Charleroi est véritablement le fruit de la volonté du roi d’Espagne de protéger ses frontières et peut être dans son entièreté considérée comme une trace de l’ancien comté de Namur.
Le Traité des Pyrénées signé le 7 novembre 1659 mettait fin à une longue guerre entre Français et Espagnols. Le roi Philippe IV d’Espagne s’efforça, après la fin de ce conflit, de renforcer à nouveau les frontières des Pays-Bas espagnols, sévèrement meurtries. Il décida de la création d’une forteresse nouvelle face à la France, près du village de Charnoy.
Située sur la rive gauche de la Sambre, complétée par deux vallons latéraux et créant un éperon barré propice à une fonction défensive, la place forte sort de terre en 1666. La ville nouvelle est baptisée Charleroi en l’honneur du nouveau roi d’Espagne Charles II.
La place forte, à vocation militaire uniquement, épouse la forme d’un hexagone embastionné autour de fossés à escarpes et contrescarpes et zones inondables. Un an plus tard, la forteresse fut déjà abandonnée par les Espagnols après un démantèlement partiel ; les Français prendront le relais et décidèrent dès 1668 de la reconstruire.
Supervisés par les ingénieurs Choisy et Vauban, les travaux offrirent à Charleroi un plan radioconcentrique défini par l’actuelle place Charles II dont les rues adjacentes témoignent encore de la physionomie défensive du XVIIe siècle.
Les Français fondèrent également une ville, entamèrent une œuvre d’urbanisation et installèrent progressivement une population civile. Le sort de Charleroi ne cessa d’évoluer dans les décennies suivantes : entre 1678 et 1748, la forteresse releva des Français, fut reprise par les Espagnols et intégra les Pays-Bas autrichiens. Elle fut une dernière fois modifiée en 1816 par les Hollandais avant d’être abandonnée progressivement après l’indépendance de la Belgique. Désarmée par étapes, elle fut démantelée à partir de 1867.
De son riche passé de place défensive, Charleroi n’a malheureusement gardé que très peu de traces visibles. La Révolution industrielle et l’urbanisation effrénée ont résolument transformé le visage de la ville. La place Charles II correspond à l’ancienne place d’armes de la forteresse dont elle a gardé la forme hexagonale.
L’église Saint-Christophe, située sur cette place, est l’héritière d’une chapelle construite en 1667 par les Français. Une pierre de fondation de cette chapelle disparue, millésimée 1667 et frappée de trois lys de France est toujours conservée dans le porche d’entrée de l’église actuelle. Les bâtiments d’importance de la place d’armes telle la caserne de cavalerie ou la maison du gouverneur, ont tous disparu. La maison du bailli, aujourd’hui occupée par l’Espace Wallonie, se trouve toujours rue Turenne, à proximité de l’hôtel de ville.

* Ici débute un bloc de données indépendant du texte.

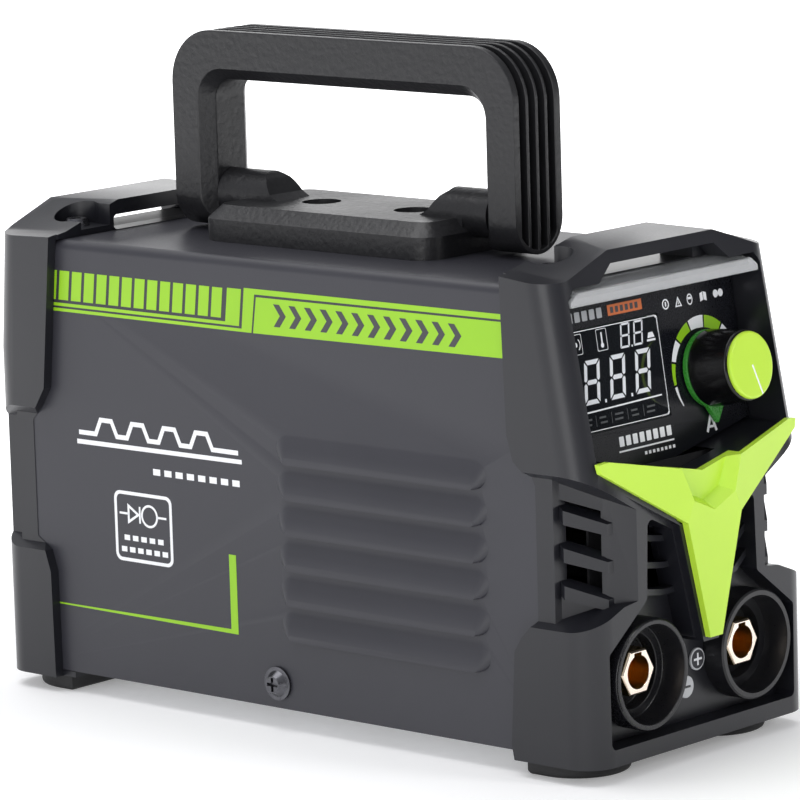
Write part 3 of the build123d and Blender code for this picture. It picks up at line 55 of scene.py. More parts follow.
class Mat:
    """small helper around one node tree"""

    def __init__(self, name):
        self.m = bpy.data.materials.new(name)
        self.m.use_nodes = True
        self.t = self.m.node_tree
        self.t.nodes.clear()
        self.out = self.add("ShaderNodeOutputMaterial")
        self.p = self.add("ShaderNodeBsdfPrincipled")
        self.link(self.p.outputs["BSDF"], self.out.inputs["Surface"])
        self.co = self.add("ShaderNodeTexCoord").outputs["Object"]

    def add(self, kind, **props):
        n = self.t.nodes.new(kind)
        for k, v in props.items():
            setattr(n, k, v)
        return n

    def link(self, a, b):
        self.t.links.new(a, b)

    def noise(self, scale, detail=3.0, rough=0.55, co=None, distortion=0.0):
        n = self.add("ShaderNodeTexNoise")
        n.inputs["Scale"].default_value = scale
        n.inputs["Detail"].default_value = detail
        n.inputs["Roughness"].default_value = rough
        n.inputs["Distortion"].default_value = distortion
        self.link(co or self.co, n.inputs["Vector"])
        return n.outputs["Fac"]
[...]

Datée de 1780, la bâtisse construite en briques enduites et pierre calcaire a fait l’objet d’une belle restauration. La porte est surmontée du millésime, d’une couronne et de guirlandes taillées dans le calcaire. Classé en 1989, cet édifice est un témoin privilégié de l’architecture civile de l’époque ; elle abritait le bailli, représentant de justice dans la ville haute.
Non loin de là, au coin de la rue Turenne et de la rue du Beffroi, une borne marquée du nombre 80 et de la lettre G fait référence au génie, organisme qui décidait de l’alignement des habitations dans la forteresse.
La chapelle Sainte-Anne, située rue de la chapelle, a pour sa part été bâtie en 1819.
Récemment restaurée, elle a été élevée en pierre calcaire et briques enduites et conserve toujours deux pierres de commémoration antérieures à son édification rappelant le nom des donateurs à l’origine de la construction de l’édifice primitif en 1682, les gouverneurs de la place forte de Charleroi, Juan de la Paz Tementio et Don Juan Antonio Sarmiento y Camudio.
Quelques vestiges des fortifications existent encore mais sont invisibles depuis la chaussée.
Dans les caves du café « le Corto », situé rue de Montigny, sont conservées des casemates ainsi qu’un tronçon de souterrain qui semblent dater de la forteresse française. Rue de Dampremy, les caves de l’immeuble situé au no 61 abritent encore une voûte de soutènement qui appartiendrait au chemin couvert de la forteresse française. À gauche du bâtiment se trouve une casemate et, dans le jardin situé dans l’îlot, un long mur en pierre témoigne vraisemblablement des fortifications espagnoles ou françaises.